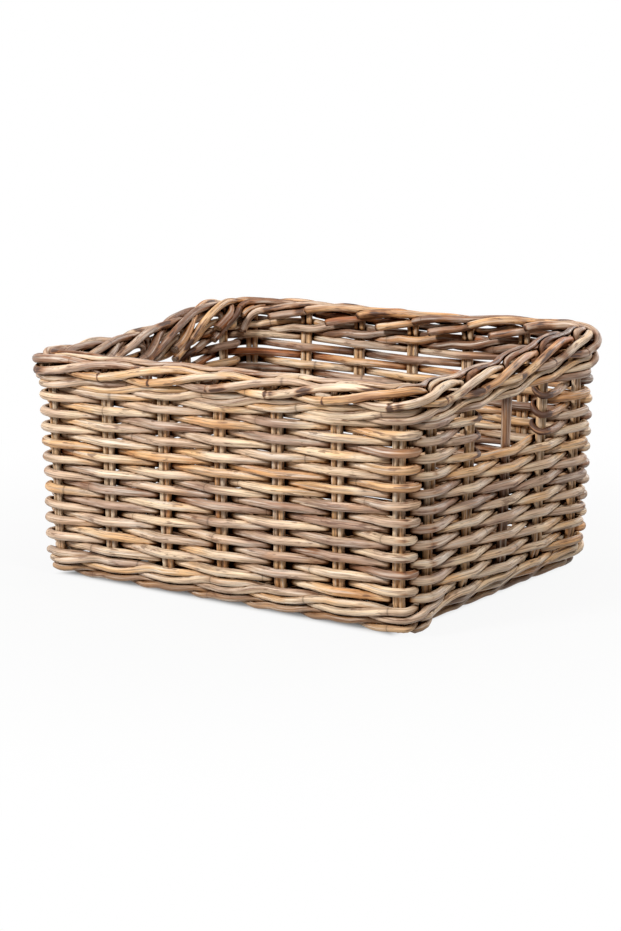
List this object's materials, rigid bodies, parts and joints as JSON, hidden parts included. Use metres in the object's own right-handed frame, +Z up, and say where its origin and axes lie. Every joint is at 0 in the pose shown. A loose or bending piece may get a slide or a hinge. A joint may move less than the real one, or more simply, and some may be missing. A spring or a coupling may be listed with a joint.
{
  "type": "woven storage basket",
  "caption": "Rectangular storage basket woven from round rattan cane, with a rolled rim and a hand hole in each short side.",
  "frame": {"origin": "middle of the footprint, on the floor under the basket", "axes": "+X along the long walls, +Y from the front long wall to the back one, +Z up"},
  "size_m": [0.4596, 0.3696, 0.2371],
  "materials": {
    "stake_cane": "satin",
    "weaver_cane": "satin",
    "wale_cane": "satin",
    "foot_cane": "satin",
    "base_cane": "satin"
  },
  "bodies": {
    "root": {"stake_pair_1": "stake_cane", "stake_pair_2": "stake_cane", "stake_pair_3": "stake_cane", "stake_pair_4": "stake_cane", "stake_pair_5": "stake_cane", "stake_pair_6": "stake_cane", "stake_pair_7": "stake_cane", "stake_pair_8": "stake_cane", "stake_pair_9": "stake_cane", "stake_pair_10": "stake_cane", "stake_pair_11": "stake_cane", "stake_pair_12": "stake_cane", "stake_pair_13": "stake_cane", "stake_pair_14": "stake_cane", "stake_pair_15": "stake_cane", "stake_pair_16": "stake_cane", "stake_pair_17": "stake_cane", "stake_pair_18": "stake_cane", "stake_pair_19": "stake_cane", "stake_pair_20": "stake_cane", "stake_pair_21": "stake_cane", "stake_pair_22": "stake_cane", "stake_pair_23": "stake_cane", "stake_pair_24": "stake_cane", "weaver_row_1": "weaver_cane", "weaver_row_2": "weaver_cane", "weaver_row_3": "weaver_cane", "weaver_row_4": "weaver_cane", "weaver_row_5": "weaver_cane", "weaver_row_6": "weaver_cane", "weaver_row_7": "weaver_cane", "weaver_row_8": "weaver_cane", "weaver_row_9": "weaver_cane", "weaver_row_10": "weaver_cane", "weaver_row_11": "weaver_cane", "weaver_row_12": "weaver_cane", "weaver_row_13": "weaver_cane", "weaver_row_14": "weaver_cane", "weaver_row_15": "weaver_cane", "front_weaver_rows_16_17": "weaver_cane", "front_weaver_rows_18_19": "weaver_cane", "front_weaver_rows_20_21": "weaver_cane", "back_weaver_rows_16_17": "weaver_cane", "back_weaver_rows_18_19": "weaver_cane", "back_weaver_rows_20_21": "weaver_cane", "upper_wale_strand_1": "wale_cane", "upper_wale_strand_2": "wale_cane", "upper_wale_strand_3": "wale_cane", "lower_wale_strand_1": "wale_cane", "lower_wale_strand_2": "wale_cane", "lower_wale_strand_3": "wale_cane", "foot_strand_1": "foot_cane", "foot_strand_2": "foot_cane", "base_stick_1": "base_cane", "base_stick_2": "base_cane", "base_stick_3": "base_cane", "base_stick_4": "base_cane", "base_stick_5": "base_cane", "base_stick_6": "base_cane", "base_weaver": "base_cane"}
  },
  "joints": []
}
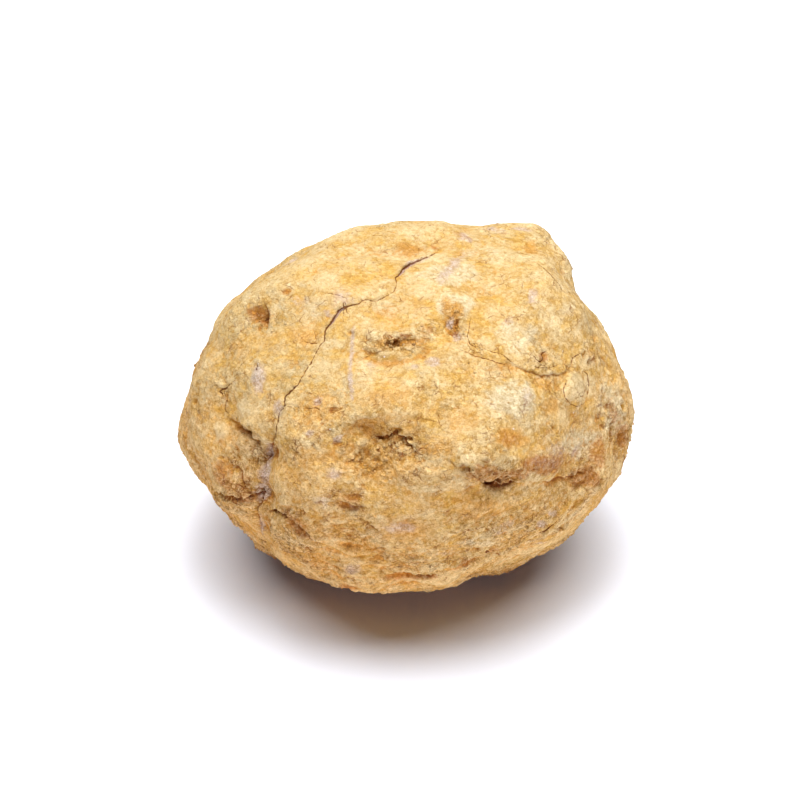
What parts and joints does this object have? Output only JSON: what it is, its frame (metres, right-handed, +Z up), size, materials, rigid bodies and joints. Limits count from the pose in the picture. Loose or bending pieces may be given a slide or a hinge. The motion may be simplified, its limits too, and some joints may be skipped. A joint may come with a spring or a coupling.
{
  "type": "quartz geode",
  "caption": "Whole, unopened quartz geode: a rounded stone nodule under a crust of dry yellow clay, cracked over the top and resting on a small flat spot.",
  "frame": {"origin": "on the surface that the stone rests on, under the middle of its outline", "axes": "+Z up, the front of the stone faces -Y and its right side +X"},
  "size_m": [0.0722, 0.0678, 0.0528],
  "materials": {
    "clay_crust": "dry crumbly ochre clay crust, matte, with lilac-grey chalcedony showing through in patches"
  },
  "bodies": {
    "root": {"geode": "clay_crust"}
  },
  "joints": []
}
^^^^
Please output the entries above, every line exactly as it reads.

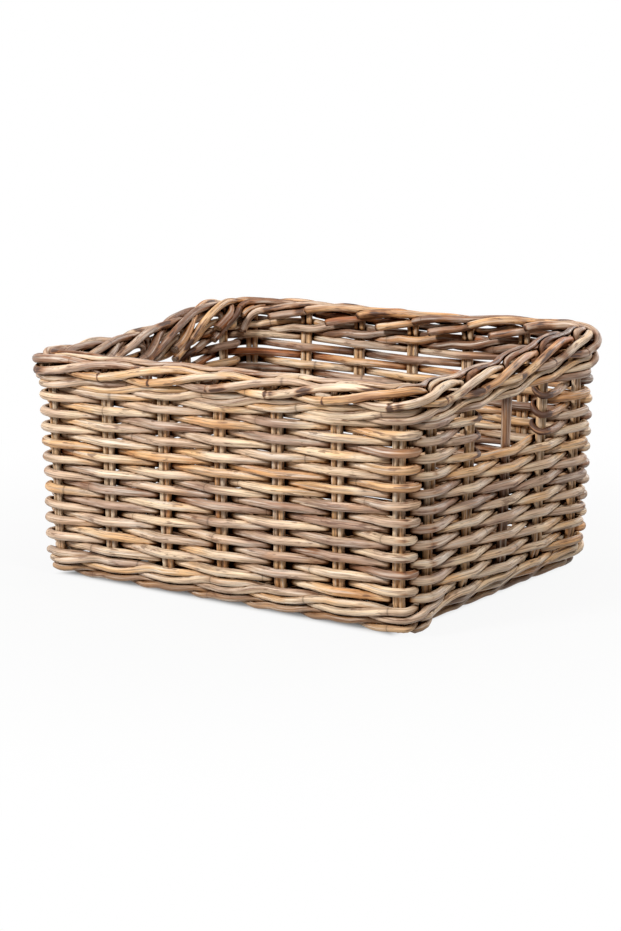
List this object's materials, rigid bodies, parts and joints as JSON, hidden parts included. Use metres in the object's own right-handed frame, +Z up, and say where its origin and axes lie. Every joint is at 0 in the pose shown. A loose or bending piece may get a slide or a hinge. A joint may move less than the real one, or more simply, and some may be missing. A spring or a coupling may be listed with a joint.
{
  "type": "woven storage basket",
  "caption": "Rectangular storage basket woven from round rattan cane, with a rolled rim and a hand hole in each short side.",
  "frame": {"origin": "middle of the footprint, on the floor under the basket", "axes": "+X along the long walls, +Y from the front long wall to the back one, +Z up"},
  "size_m": [0.4596, 0.3696, 0.2371],
  "materials": {
    "stake_cane": "satin",
    "weaver_cane": "satin",
    "wale_cane": "satin",
    "foot_cane": "satin",
    "base_cane": "satin"
  },
  "bodies": {
    "root": {"stake_pair_1": "stake_cane", "stake_pair_2": "stake_cane", "stake_pair_3": "stake_cane", "stake_pair_4": "stake_cane", "stake_pair_5": "stake_cane", "stake_pair_6": "stake_cane", "stake_pair_7": "stake_cane", "stake_pair_8": "stake_cane", "stake_pair_9": "stake_cane", "stake_pair_10": "stake_cane", "stake_pair_11": "stake_cane", "stake_pair_12": "stake_cane", "stake_pair_13": "stake_cane", "stake_pair_14": "stake_cane", "stake_pair_15": "stake_cane", "stake_pair_16": "stake_cane", "stake_pair_17": "stake_cane", "stake_pair_18": "stake_cane", "stake_pair_19": "stake_cane", "stake_pair_20": "stake_cane", "stake_pair_21": "stake_cane", "stake_pair_22": "stake_cane", "stake_pair_23": "stake_cane", "stake_pair_24": "stake_cane", "weaver_row_1": "weaver_cane", "weaver_row_2": "weaver_cane", "weaver_row_3": "weaver_cane", "weaver_row_4": "weaver_cane", "weaver_row_5": "weaver_cane", "weaver_row_6": "weaver_cane", "weaver_row_7": "weaver_cane", "weaver_row_8": "weaver_cane", "weaver_row_9": "weaver_cane", "weaver_row_10": "weaver_cane", "weaver_row_11": "weaver_cane", "weaver_row_12": "weaver_cane", "weaver_row_13": "weaver_cane", "weaver_row_14": "weaver_cane", "weaver_row_15": "weaver_cane", "front_weaver_rows_16_17": "weaver_cane", "front_weaver_rows_18_19": "weaver_cane", "front_weaver_rows_20_21": "weaver_cane", "back_weaver_rows_16_17": "weaver_cane", "back_weaver_rows_18_19": "weaver_cane", "back_weaver_rows_20_21": "weaver_cane", "upper_wale_strand_1": "wale_cane", "upper_wale_strand_2": "wale_cane", "upper_wale_strand_3": "wale_cane", "lower_wale_strand_1": "wale_cane", "lower_wale_strand_2": "wale_cane", "lower_wale_strand_3": "wale_cane", "foot_strand_1": "foot_cane", "foot_strand_2": "foot_cane", "base_stick_1": "base_cane", "base_stick_2": "base_cane", "base_stick_3": "base_cane", "base_stick_4": "base_cane", "base_stick_5": "base_cane", "base_stick_6": "base_cane", "base_weaver": "base_cane"}
  },
  "joints": []
}
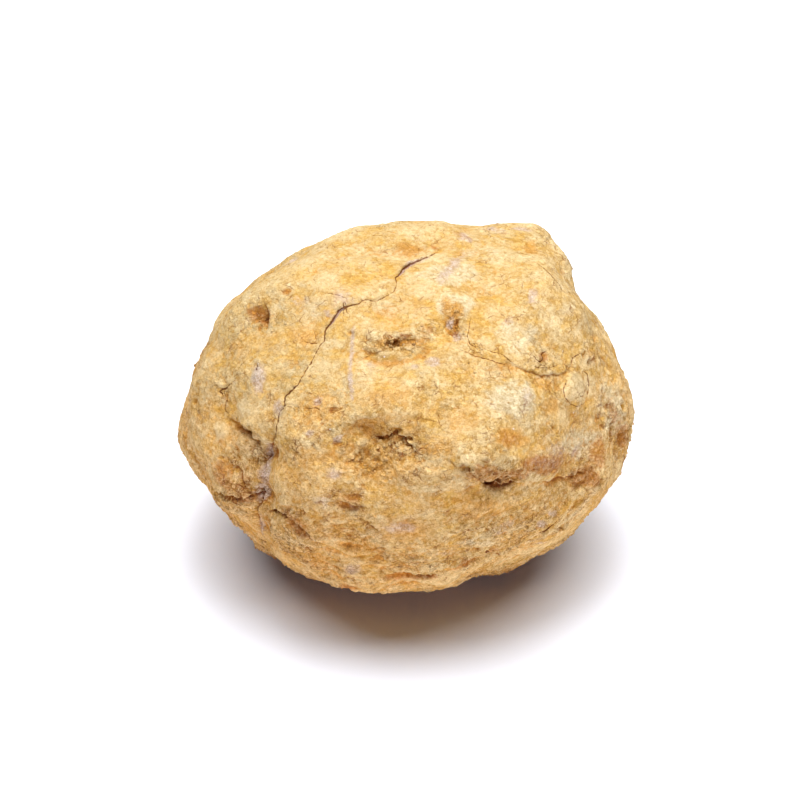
What parts and joints does this object have? Output only JSON: what it is, its frame (metres, right-handed, +Z up), size, materials, rigid bodies and joints. Limits count from the pose in the picture. Loose or bending pieces may be given a slide or a hinge. The motion may be simplified, its limits too, and some joints may be skipped. A joint may come with a spring or a coupling.
{
  "type": "quartz geode",
  "caption": "Whole, unopened quartz geode: a rounded stone nodule under a crust of dry yellow clay, cracked over the top and resting on a small flat spot.",
  "frame": {"origin": "on the surface that the stone rests on, under the middle of its outline", "axes": "+Z up, the front of the stone faces -Y and its right side +X"},
  "size_m": [0.0722, 0.0678, 0.0528],
  "materials": {
    "clay_crust": "dry crumbly ochre clay crust, matte, with lilac-grey chalcedony showing through in patches"
  },
  "bodies": {
    "root": {"geode": "clay_crust"}
  },
  "joints": []
}